Consider Mr and Mrs Prudent. While their daughters are in their teens, they take out a joint life insurance policy on a last survivor basis, with the aim of providing some money for the family on their deaths, not least to help with the inheritance tax that will arise after they both die. Everyone is convinced the policy has been written in trust; after all, that was the idea and they signed a deed of trust and assignment, sent it to the financial advisor and paid the monthly premiums. Sadly Mr and Mrs Prudent are both taken seriously ill a few years later; one dies, followed a few months later by the other. Their family solicitor, Careworn (who is also their executor and a trustee of the policy trust), is given the policy and notifies the insurers of the second death. He is taken aback to find the insurers say they know nothing about a trust of the policy. They claim never to have been given notice of the assignment of the policy by the Prudents. They demand a grant of probate and will pay only to the executor. Even more alarmingly, HMRC takes the same view, and says it has not been proved that the deed of trust and assignment was ever completed, or, if it was, that notice was given to the insurers.
How could this be? Careworn had filled in the trust deed when Mr and Mrs Prudent sent it to him, and he sent it back to them to sign, in the standard form supplied by the insurer when the policy was being taken out. He had a copy of the deed on his old file, albeit undated because he left the clients to date it when they signed it. Or maybe the financial advisor was going to date it. It is hard to remember now, and the clients had not actually asked him to do any more than be a trustee of the policy and fill in a few boxes on the form. He had not even charged them, as they were friends and it seemed so straightforward. They said the financial advisor would do the rest.
The financial advisor is traced and explains that when the policy was taken out he was a financial advisor at the clients’ bank. He had indeed arranged the policy with the insurers and thinks he remembers Mr Prudent returning the trust deed. He says he would certainly have sent it on to the insurers. Not long after the policy was taken out, the bank made him redundant and moved his former department from London to Leeds, losing most of their archived files in the process. He is sorry he can’t be of more help.
Careworn writes to the insurers again – surely they have a record of the deed of trust being sent to them, or of receiving notice of the assignment and a copy of it? They do not. They explain that they have a faultless system for recording these things and would definitely have noted it and acknowledged receipt to whoever sent it to them, had they ever received it. An impasse.

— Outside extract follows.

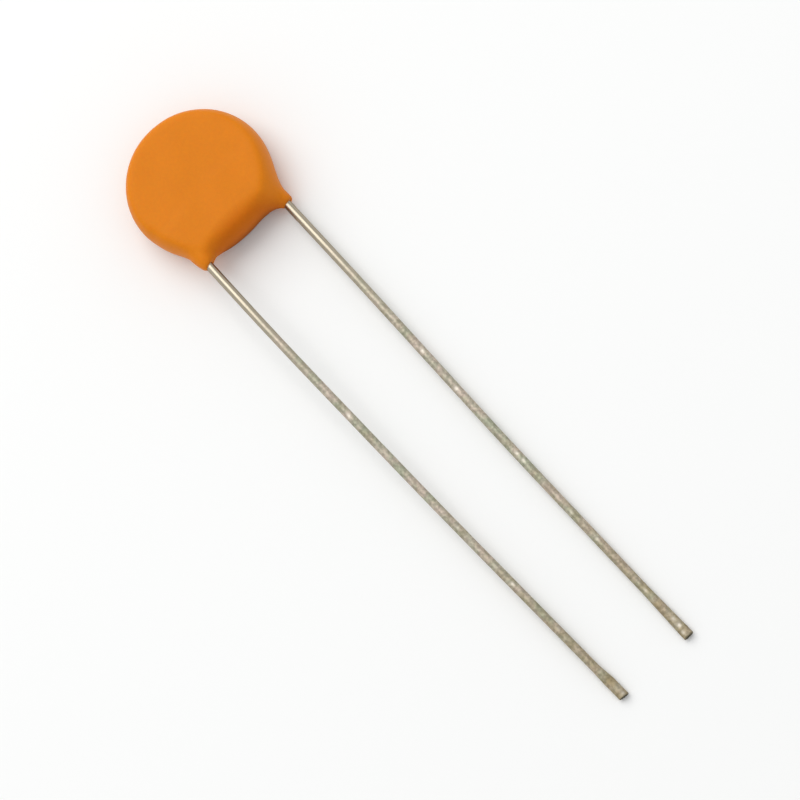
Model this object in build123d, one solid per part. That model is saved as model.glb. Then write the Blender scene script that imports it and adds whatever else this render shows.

HMRC fails to be moved by the many arguments put to it by Careworn, and repeats that the only surviving copy of the deed available is undated and there is no evidence that the clients or the financial advisor ever completed the deed and gave notice of the assignment to the insurers. The policy proceeds are chargeable to inheritance tax at 40 per cent. Regardless of where any blame lies for the apparent failure to complete the whole exercise effectively, the family do not have the energy or the resources to pursue a negligence claim against anyone. They pay the tax. They remain unimpressed by the bank that advised their parents, by the insurers who issued the policy and by Careworn.
Offering a helping hand
This worry, extra work and tax bill could so easily have been avoided had one person in the process taken overall charge and recorded everything in a traceable way. After all, the issues around the life policy were only ever going to arise after Mr and Mrs Prudent had died and were not there to tell their side of the story. The financial advisor could have taken charge, and maybe he did, but his old employers have lost the file. The insurers can record only what they are sent by the financial advisor or the solicitor, and it is up to the trustees of the policy or the executor to prove that notice was given to them. The obvious person to keep copies of all relevant documents and letters and to do a final check to make sure all the technical requirements have been met would have been the solicitor, but the clients did not ask him to do this. A more active approach by him from the outset, explaining to the clients the value of his work in supervising the whole process and keeping a full record with their wills in the office safe, and charging them an appropriate fee for that work, would have saved the family both strain and money in the long run.
The solicitor could have made a diary note to check in a month or two that the formalities had all been completed and to chase up any loose ends. The clients could have been invited to store in the solicitors’ safe the life policy itself, the deed of trust and assignment or a complete certified copy, as well as the receipt from the insurers of the notice of the assignment, and their wills and any other important documents. With various professionals dealing with different parts of the arrangements, the solicitor who is asked to help with the draft deed of trust and assignment is in an ideal position to be the repository of final documentation, or at least a full set of copy documents and letters, further strengthening the bond between the firm and the clients. Even if not involved at the outset, a solicitor consulted about wills, estate planning or related matters in the future can ask to see existing documentation about any life policies, as it may not be too late to put right any undiscovered problems while the client is alive. If the financial advisor or the insurers have a complete record too, so much the better, but the onus will be on the trustees of the policy and/or the executor of the estate to prove the position to HMRC, and their first call is likely to be to the solicitor. Better to be thanked for being thorough and active than criticised for being passive, whether negligent or not.